"While both parties look at increasing supply to tackle the country’s deep-rooted housing crisis, neither has looked at measures to maintain – let alone increase the number of landlords."
Despite its best efforts to control the narrative, there was only two main talking points coming out of the Conservative Party conference in Manchester earlier this month; the cancellation of the northern leg of HS2 and a growing row over tax plans.
It comes as economic analysis from The Institute of Fiscal Studies revealed that Prime Minister Rishi Sunak and his predecessor Boris Johnson have overseen the largest set of tax rises since the Second World War. They predict that by the next general election, it will have risen to around 37% of national income.
With the general election on the horizon, the Chancellor Jeremy Hunt faces growing opposition from within his own party to reduce the national tax burden. The likes of former PM Liz Truss, cabinet colleague Michael Gove and short-lived housing secretary Simon Clarke have joined a number of backbench Tory MPs in calling on the chancellor to take action on taxes.
The chancellor though has remained defiant in his refusal to commit to tax cuts ahead of the next general election, saying that any such move at his upcoming Autumn Statement is “virtually impossible”. He has said he would much rather “double down” on inflation – a move seconded by the prime minister, describing any big tax cuts as “inflationary”.
It’s not just the chancellor’s colleagues calling for change. With housing a clear battleground for the two major parties, a number of professional bodies supporting the property sector have called for greater relief aimed at landlords. Propertymark is among the most high profile, urging the government to incentivise landlords to invest in the PRS by rolling back many of the hostile tax and financial changes that are having a detrimental impact.
Measures such as changes to both stamp duty and capital gains tax, as well as the removal of mortgage tax relief and the wear and tear allowance have all been amplified in the current climate, as landlords tackle higher mortgage rates and rising costs.
While both parties look at increasing supply to tackle the country’s deep-rooted housing crisis, neither has looked at measures to maintain – let alone increase the number of landlords.
The threat of landlords disposing of rental properties will clearly make matters worse, reducing options for those unable or with no intention to buy and sending rents even higher.

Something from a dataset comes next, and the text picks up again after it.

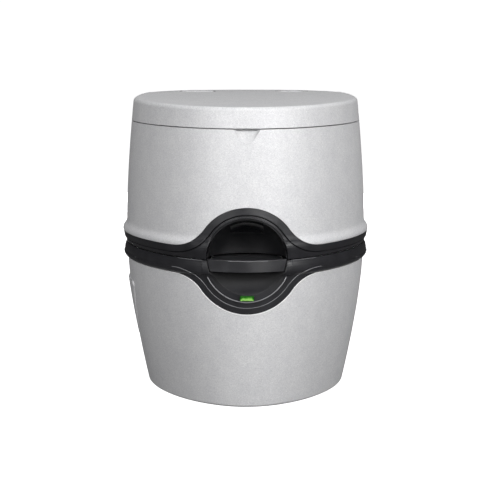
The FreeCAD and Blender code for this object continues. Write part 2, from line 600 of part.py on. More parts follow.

It’s a threat that at least one government may be set to address. Reports suggest that the Irish Department for Housing has put forward proposals to lower the rate of tax or increase exemptions for landlords, as part of its 2024 Budget. It is with the clear aim of persuading landlords to stay and “stanch the bleed” of Irish landlords leaving the market. Whether it happens is yet to be seen, especially as reports in the Irish Times suggest that a €1 billion overspend by the Department of Health may constrain spending.
Nonetheless, when you pair this with Threshold – an Irish homelessness charity, which is advocating for a sliding tax scale for landlords based on the length of tenure offered to tenants, it’s a real contrast to the UK approach to the rental sector.
Only time will tell as to whether the looming general election will be enough to encourage the chancellor to relent. Many experts suggest that Jeremy Hunt’s Spring Budget will be the most likely platform for a pre-election giveaway – if any, rather than the upcoming Autumn Statement. Even so, given the continued anti-landlord policy and wider rhetoric, it’s hard to tell how much support would actually come the way of landlords – despite the clear case.
Alongside the recent U-turn on EPC requirements, the silver lining at the moment is that there is a wealth of buy-to-lenders and brokers out there to support landlords with expansion and/or remortgage. Lenders, including Landbay, have been playing their part with regular rate reductions in recent weeks and months. Innovations such as a variable fee structure have also helped landlords maximise their borrowing potential.
In the last few weeks alone, Landbay has made a number of sizeable reductions across our two-year and five-year fixed rate product ranges, as well as our like-for-like remortgage range. This is ideal for those landlords with no changes to their borrowing requirements and is stress tested at the lower rate of pay rate plus 1%.
The ideal scenario would be proactive buy-to-let lenders and brokers, paired with a fairer tax policy that incentivises landlords to not only enter the market, but to maintain and expand their portfolios. The last thing anybody needs is landlords disposing of rental properties, least of all those who rely on the PRS for housing. Without meaningful change to tax policy, the chances of this increases greatly. We can only hope the penny drops for the chancellor and the government before it’s too late.